Wulung UAV: Pesawat Tanpa Awak Pengawal Perbatasan RI
|Kepadatan lalu lintas penerbangan di lanud Supadio, Pontianak, Kalimantan Barat, boleh jadi bakal meningkat. Pasalnya di pangkalan udara yang landasannya juga digunakan bersama PT. Angkasa Pura untuk melayani penerbangan sipil, sebentar lagi akan ketempatan skadron pesawat baru. Saat ini, lanud Supadio bisa disebut sebagai pangkalan strategis TNI AU, karena wilayahnya relatif dekat dengan perbatasan RI – Malaysia, hingga lanud Supadio dipercaya sebagai home base dari Skadron Udara 1 yang berisi jet tempur Hawk 100/200.
Baca juga: Wulung UAV – Tantangan Dibalik Sistem Kendali dan Komunikasi Data
Nah, bila tak ada aral melintang, jadwalnya pada kisaran awal tahun ini akan ditempatkan satu skadron baru di lanud Supadio. Dan, skadron baru ini terbilang unik, dan belum ada tandingannya di Indonesia, yakni skadron Pesawat Udara Nirawak (PUNA) atau UAV (Unmanned Aerial Vehicle). Kepastian akan hadirnya skadron UAV merupakan jawaban yang cukup lama, setelah ide pembentukannya dicetuskan pada tahun 2000-an
Meski belum diketahui label resmi skadron UAV TNI AU ini, tapi disebutkan skadron ini akan dilengkapi pesawat dengan komposit, yakni terdiri dari dua tipe.
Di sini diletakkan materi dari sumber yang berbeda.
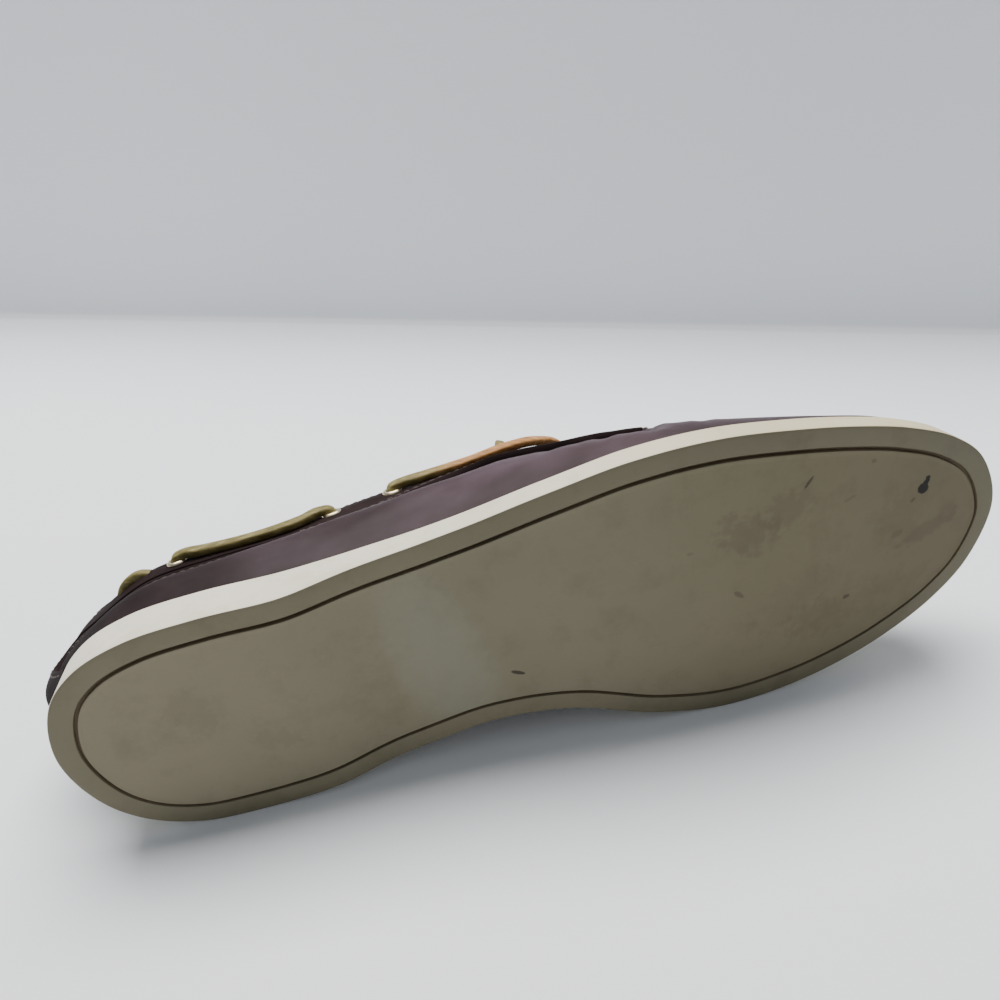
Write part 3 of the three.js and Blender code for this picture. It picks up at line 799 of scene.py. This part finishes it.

Berbeda dengan skadron tempur TNI AU, yang umumnya tiap skadron menggunakan satu jenis pesawat. Maka skadron UAV TNI AU nantinya akan diperkuat pesawat tipe Wulung dan Heron. Yang jadi andalan utama di skadron ini adalah Heron. UAV buatan Malat, divisi dari IAI (Israel Aerospace Industries) ini tergolong canggih, Heron dapat terbang sejauh 350 km dan mampu terbang terus menerus hingga 52 jam. Dengan kecepatan maksimum 207 km/jam, Heron dengan ketinggian terbang hingga 10.000 meter memang layak menjadi spy plane. Rencananya, TNI AU akan memboyong 4 unit Heron ke lanud Supadio.
Lain halnya dengan Wulung, UAV ini teknologinya jangan disamakan dengan Heron yang telah dipakai oleh banyak negara. Wulung tidak lain adalah buatan Dalam Negeri yang dibangun secara gotong royong oleh PT. Dirgantara Indonesia, LEN (Lembaga Elektronik Nasional), dan BPPT. Dalam proyek Wulung, PT DI bertanggung jawab atas produksi pesawat dan Lembaga Elektronik Nasional (LEN) yang mengerjakan sistem komunikasi dan elektroniknya.
Secara teknologi, LEN menyiapkan Wulung untuk misi pemantau untuk obyek permukaan, termasuk di dalamnya kelengkapan GPS dan kamera/video intai. Untuk sistem kendalinya, LEN menempatkan moda auto pilot surveillance dan on board system untuk kendali terbang. Dengan jarak jelajah hingga 200 km, Wulung akan di dukung oleh mobile ground station, sehingga data yang sedang diamati dapat terpantau secara real time.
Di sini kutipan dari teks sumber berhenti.